# Challenge
Would you write out the entries below, every one of them, exactly?

3D code data
---
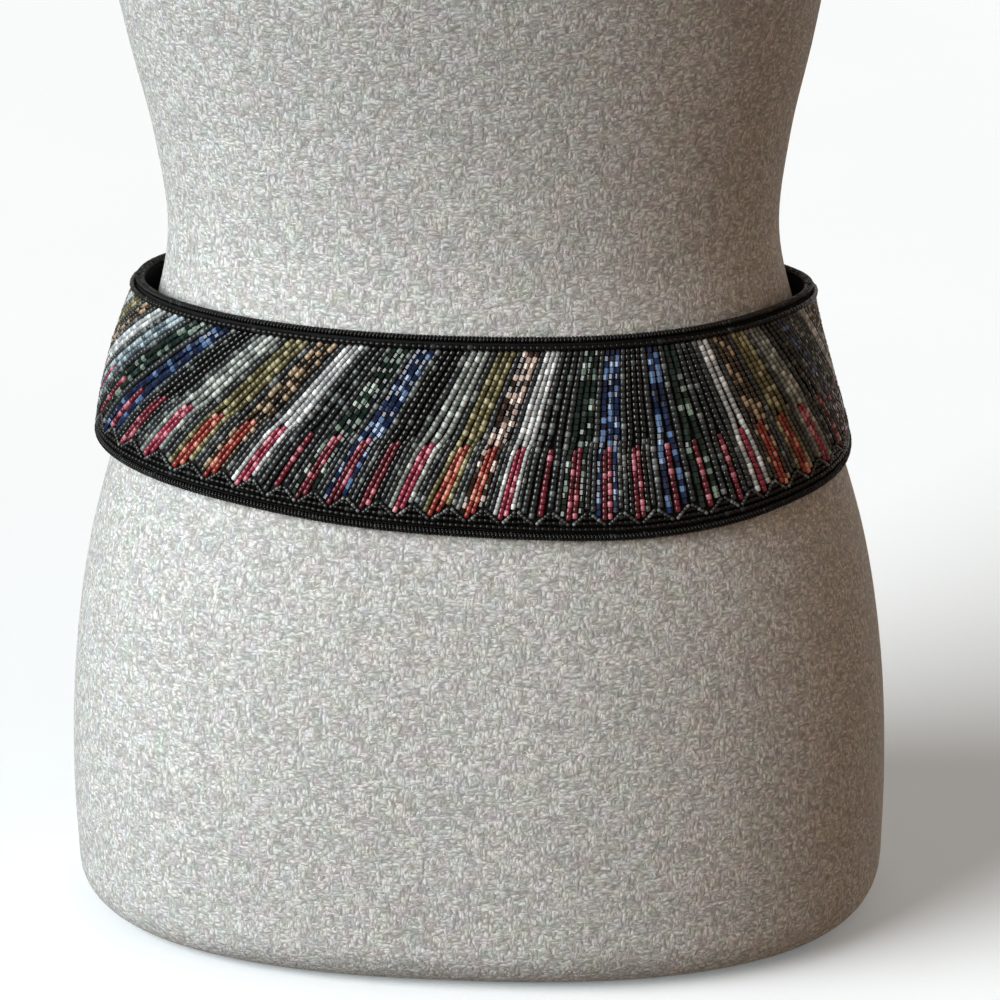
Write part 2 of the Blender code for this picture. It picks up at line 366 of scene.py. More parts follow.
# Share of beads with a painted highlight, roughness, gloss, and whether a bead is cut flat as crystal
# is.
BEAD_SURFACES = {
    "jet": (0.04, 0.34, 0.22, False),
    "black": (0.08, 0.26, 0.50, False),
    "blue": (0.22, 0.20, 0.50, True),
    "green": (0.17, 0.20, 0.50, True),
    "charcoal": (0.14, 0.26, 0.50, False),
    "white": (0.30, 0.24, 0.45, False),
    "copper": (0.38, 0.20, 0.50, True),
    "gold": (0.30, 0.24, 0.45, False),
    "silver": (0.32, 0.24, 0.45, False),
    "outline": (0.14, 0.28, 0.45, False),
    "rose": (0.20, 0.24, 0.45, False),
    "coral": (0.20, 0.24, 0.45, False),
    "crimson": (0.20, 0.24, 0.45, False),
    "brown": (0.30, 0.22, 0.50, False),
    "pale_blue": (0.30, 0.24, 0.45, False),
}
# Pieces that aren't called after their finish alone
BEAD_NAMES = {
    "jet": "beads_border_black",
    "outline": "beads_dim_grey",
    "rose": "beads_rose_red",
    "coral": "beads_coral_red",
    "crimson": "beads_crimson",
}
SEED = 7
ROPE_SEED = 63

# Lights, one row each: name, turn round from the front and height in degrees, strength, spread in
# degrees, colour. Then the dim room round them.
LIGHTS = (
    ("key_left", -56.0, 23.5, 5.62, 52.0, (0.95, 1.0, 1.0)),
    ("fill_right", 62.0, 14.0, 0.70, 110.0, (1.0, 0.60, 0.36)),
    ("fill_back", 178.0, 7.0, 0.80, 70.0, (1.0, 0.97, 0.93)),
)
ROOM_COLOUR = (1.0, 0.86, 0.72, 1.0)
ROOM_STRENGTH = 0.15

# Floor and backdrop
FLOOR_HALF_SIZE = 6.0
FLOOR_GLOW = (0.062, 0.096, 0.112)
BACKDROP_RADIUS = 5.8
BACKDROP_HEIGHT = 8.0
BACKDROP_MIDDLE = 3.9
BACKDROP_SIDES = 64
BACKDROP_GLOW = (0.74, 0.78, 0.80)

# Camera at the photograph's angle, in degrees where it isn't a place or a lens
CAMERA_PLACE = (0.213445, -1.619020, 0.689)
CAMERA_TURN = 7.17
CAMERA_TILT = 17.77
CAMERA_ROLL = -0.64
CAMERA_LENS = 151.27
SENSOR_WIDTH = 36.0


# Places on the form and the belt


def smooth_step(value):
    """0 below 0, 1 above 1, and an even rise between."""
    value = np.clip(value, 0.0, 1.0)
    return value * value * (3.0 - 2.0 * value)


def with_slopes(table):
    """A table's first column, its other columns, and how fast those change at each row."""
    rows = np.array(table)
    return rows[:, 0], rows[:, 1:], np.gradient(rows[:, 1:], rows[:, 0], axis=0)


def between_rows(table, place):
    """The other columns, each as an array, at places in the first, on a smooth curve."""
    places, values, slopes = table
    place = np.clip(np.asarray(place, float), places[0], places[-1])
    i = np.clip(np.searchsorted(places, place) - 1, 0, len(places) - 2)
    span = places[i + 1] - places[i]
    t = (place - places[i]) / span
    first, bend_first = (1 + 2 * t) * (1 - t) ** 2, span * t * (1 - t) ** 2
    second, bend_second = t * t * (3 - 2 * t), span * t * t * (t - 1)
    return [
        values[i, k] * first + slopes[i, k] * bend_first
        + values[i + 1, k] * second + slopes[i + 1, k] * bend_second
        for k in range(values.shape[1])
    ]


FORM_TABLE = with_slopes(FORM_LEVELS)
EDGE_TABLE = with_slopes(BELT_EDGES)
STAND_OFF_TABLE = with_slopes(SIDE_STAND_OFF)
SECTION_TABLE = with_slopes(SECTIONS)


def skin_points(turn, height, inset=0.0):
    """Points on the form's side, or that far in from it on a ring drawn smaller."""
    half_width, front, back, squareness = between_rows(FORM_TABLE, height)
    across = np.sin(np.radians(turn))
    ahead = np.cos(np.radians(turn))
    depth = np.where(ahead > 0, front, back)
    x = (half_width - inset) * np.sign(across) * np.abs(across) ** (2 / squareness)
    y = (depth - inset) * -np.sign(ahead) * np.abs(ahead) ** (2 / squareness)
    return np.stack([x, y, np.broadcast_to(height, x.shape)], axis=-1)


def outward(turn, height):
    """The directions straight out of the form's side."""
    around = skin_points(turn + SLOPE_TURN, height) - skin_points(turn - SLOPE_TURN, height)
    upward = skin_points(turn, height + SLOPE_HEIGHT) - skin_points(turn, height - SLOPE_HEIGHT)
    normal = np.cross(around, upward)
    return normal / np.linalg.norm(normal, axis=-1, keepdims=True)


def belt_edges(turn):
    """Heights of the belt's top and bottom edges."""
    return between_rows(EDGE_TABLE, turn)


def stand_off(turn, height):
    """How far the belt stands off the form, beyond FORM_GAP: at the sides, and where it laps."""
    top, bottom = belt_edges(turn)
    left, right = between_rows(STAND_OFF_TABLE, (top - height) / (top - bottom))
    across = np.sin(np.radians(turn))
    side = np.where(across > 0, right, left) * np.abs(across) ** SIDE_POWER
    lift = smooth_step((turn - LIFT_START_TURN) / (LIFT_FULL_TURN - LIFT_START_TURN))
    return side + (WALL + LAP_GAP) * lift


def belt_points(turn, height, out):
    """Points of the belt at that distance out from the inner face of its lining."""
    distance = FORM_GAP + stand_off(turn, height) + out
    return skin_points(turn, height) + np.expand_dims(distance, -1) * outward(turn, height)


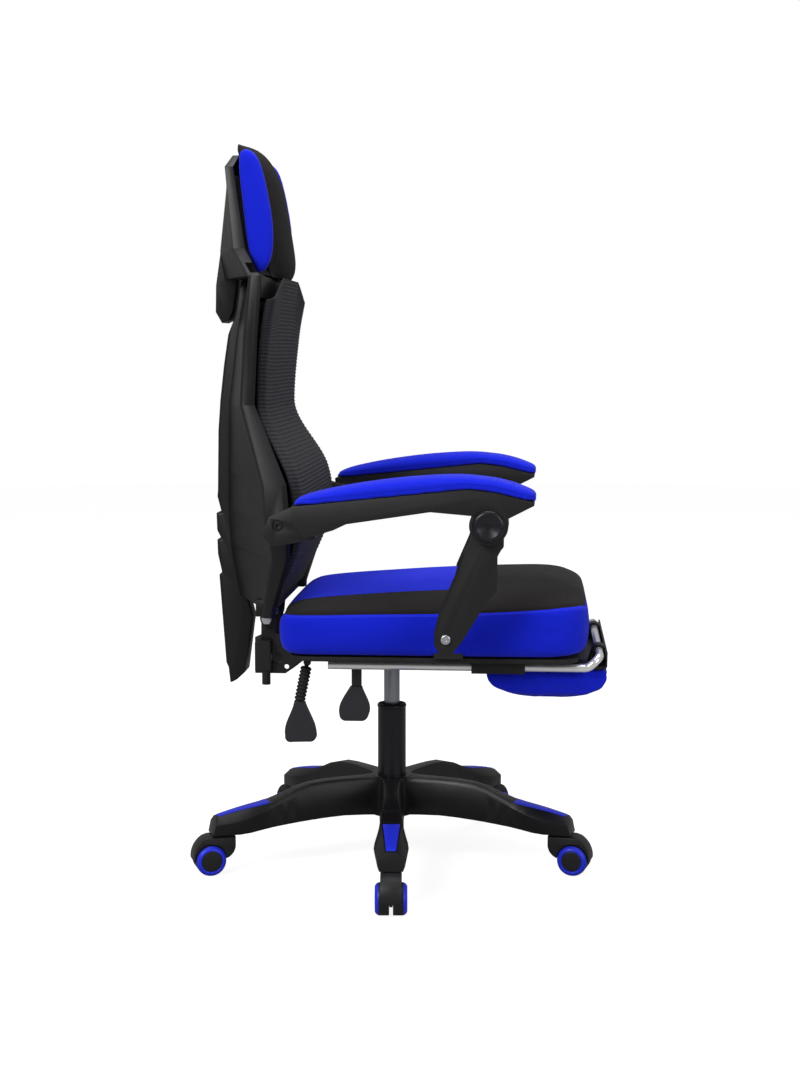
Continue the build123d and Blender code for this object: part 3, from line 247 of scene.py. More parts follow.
---
# Answer to the exercise
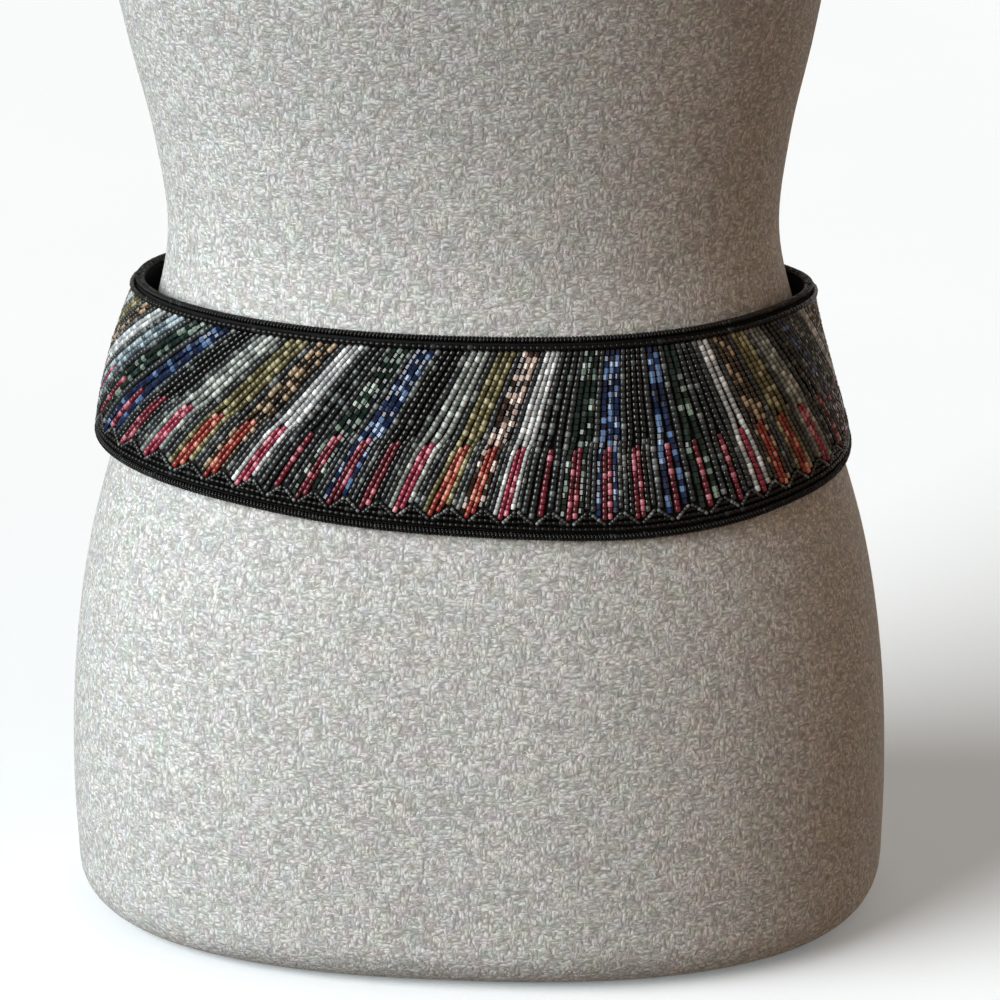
Write part 2 of the Blender code for this picture. It picks up at line 366 of scene.py. More parts follow.
# Share of beads with a painted highlight, roughness, gloss, and whether a bead is cut flat as crystal
# is.
BEAD_SURFACES = {
    "jet": (0.04, 0.34, 0.22, False),
    "black": (0.08, 0.26, 0.50, False),
    "blue": (0.22, 0.20, 0.50, True),
    "green": (0.17, 0.20, 0.50, True),
    "charcoal": (0.14, 0.26, 0.50, False),
    "white": (0.30, 0.24, 0.45, False),
    "copper": (0.38, 0.20, 0.50, True),
    "gold": (0.30, 0.24, 0.45, False),
    "silver": (0.32, 0.24, 0.45, False),
    "outline": (0.14, 0.28, 0.45, False),
    "rose": (0.20, 0.24, 0.45, False),
    "coral": (0.20, 0.24, 0.45, False),
    "crimson": (0.20, 0.24, 0.45, False),
    "brown": (0.30, 0.22, 0.50, False),
    "pale_blue": (0.30, 0.24, 0.45, False),
}
# Pieces that aren't called after their finish alone
BEAD_NAMES = {
    "jet": "beads_border_black",
    "outline": "beads_dim_grey",
    "rose": "beads_rose_red",
    "coral": "beads_coral_red",
    "crimson": "beads_crimson",
}
SEED = 7
ROPE_SEED = 63

# Lights, one row each: name, turn round from the front and height in degrees, strength, spread in
# degrees, colour. Then the dim room round them.
LIGHTS = (
    ("key_left", -56.0, 23.5, 5.62, 52.0, (0.95, 1.0, 1.0)),
    ("fill_right", 62.0, 14.0, 0.70, 110.0, (1.0, 0.60, 0.36)),
    ("fill_back", 178.0, 7.0, 0.80, 70.0, (1.0, 0.97, 0.93)),
)
ROOM_COLOUR = (1.0, 0.86, 0.72, 1.0)
ROOM_STRENGTH = 0.15

# Floor and backdrop
FLOOR_HALF_SIZE = 6.0
FLOOR_GLOW = (0.062, 0.096, 0.112)
BACKDROP_RADIUS = 5.8
BACKDROP_HEIGHT = 8.0
BACKDROP_MIDDLE = 3.9
BACKDROP_SIDES = 64
BACKDROP_GLOW = (0.74, 0.78, 0.80)

# Camera at the photograph's angle, in degrees where it isn't a place or a lens
CAMERA_PLACE = (0.213445, -1.619020, 0.689)
CAMERA_TURN = 7.17
CAMERA_TILT = 17.77
CAMERA_ROLL = -0.64
CAMERA_LENS = 151.27
SENSOR_WIDTH = 36.0


# Places on the form and the belt


def smooth_step(value):
    """0 below 0, 1 above 1, and an even rise between."""
    value = np.clip(value, 0.0, 1.0)
    return value * value * (3.0 - 2.0 * value)


def with_slopes(table):
    """A table's first column, its other columns, and how fast those change at each row."""
    rows = np.array(table)
    return rows[:, 0], rows[:, 1:], np.gradient(rows[:, 1:], rows[:, 0], axis=0)


def between_rows(table, place):
    """The other columns, each as an array, at places in the first, on a smooth curve."""
    places, values, slopes = table
    place = np.clip(np.asarray(place, float), places[0], places[-1])
    i = np.clip(np.searchsorted(places, place) - 1, 0, len(places) - 2)
    span = places[i + 1] - places[i]
    t = (place - places[i]) / span
    first, bend_first = (1 + 2 * t) * (1 - t) ** 2, span * t * (1 - t) ** 2
    second, bend_second = t * t * (3 - 2 * t), span * t * t * (t - 1)
    return [
        values[i, k] * first + slopes[i, k] * bend_first
        + values[i + 1, k] * second + slopes[i + 1, k] * bend_second
        for k in range(values.shape[1])
    ]


FORM_TABLE = with_slopes(FORM_LEVELS)
EDGE_TABLE = with_slopes(BELT_EDGES)
STAND_OFF_TABLE = with_slopes(SIDE_STAND_OFF)
SECTION_TABLE = with_slopes(SECTIONS)


def skin_points(turn, height, inset=0.0):
    """Points on the form's side, or that far in from it on a ring drawn smaller."""
    half_width, front, back, squareness = between_rows(FORM_TABLE, height)
    across = np.sin(np.radians(turn))
    ahead = np.cos(np.radians(turn))
    depth = np.where(ahead > 0, front, back)
    x = (half_width - inset) * np.sign(across) * np.abs(across) ** (2 / squareness)
    y = (depth - inset) * -np.sign(ahead) * np.abs(ahead) ** (2 / squareness)
    return np.stack([x, y, np.broadcast_to(height, x.shape)], axis=-1)


def outward(turn, height):
    """The directions straight out of the form's side."""
    around = skin_points(turn + SLOPE_TURN, height) - skin_points(turn - SLOPE_TURN, height)
    upward = skin_points(turn, height + SLOPE_HEIGHT) - skin_points(turn, height - SLOPE_HEIGHT)
    normal = np.cross(around, upward)
    return normal / np.linalg.norm(normal, axis=-1, keepdims=True)


def belt_edges(turn):
    """Heights of the belt's top and bottom edges."""
    return between_rows(EDGE_TABLE, turn)


def stand_off(turn, height):
    """How far the belt stands off the form, beyond FORM_GAP: at the sides, and where it laps."""
    top, bottom = belt_edges(turn)
    left, right = between_rows(STAND_OFF_TABLE, (top - height) / (top - bottom))
    across = np.sin(np.radians(turn))
    side = np.where(across > 0, right, left) * np.abs(across) ** SIDE_POWER
    lift = smooth_step((turn - LIFT_START_TURN) / (LIFT_FULL_TURN - LIFT_START_TURN))
    return side + (WALL + LAP_GAP) * lift


def belt_points(turn, height, out):
    """Points of the belt at that distance out from the inner face of its lining."""
    distance = FORM_GAP + stand_off(turn, height) + out
    return skin_points(turn, height) + np.expand_dims(distance, -1) * outward(turn, height)


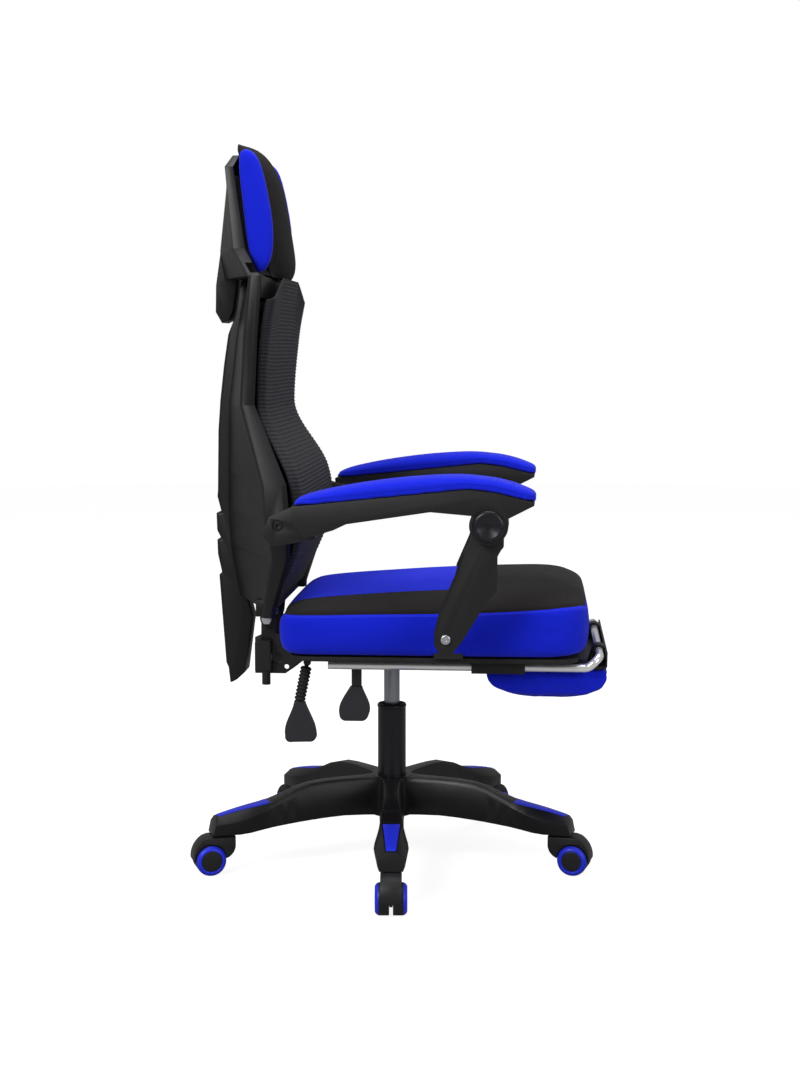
Continue the build123d and Blender code for this object: part 3, from line 247 of scene.py. More parts follow.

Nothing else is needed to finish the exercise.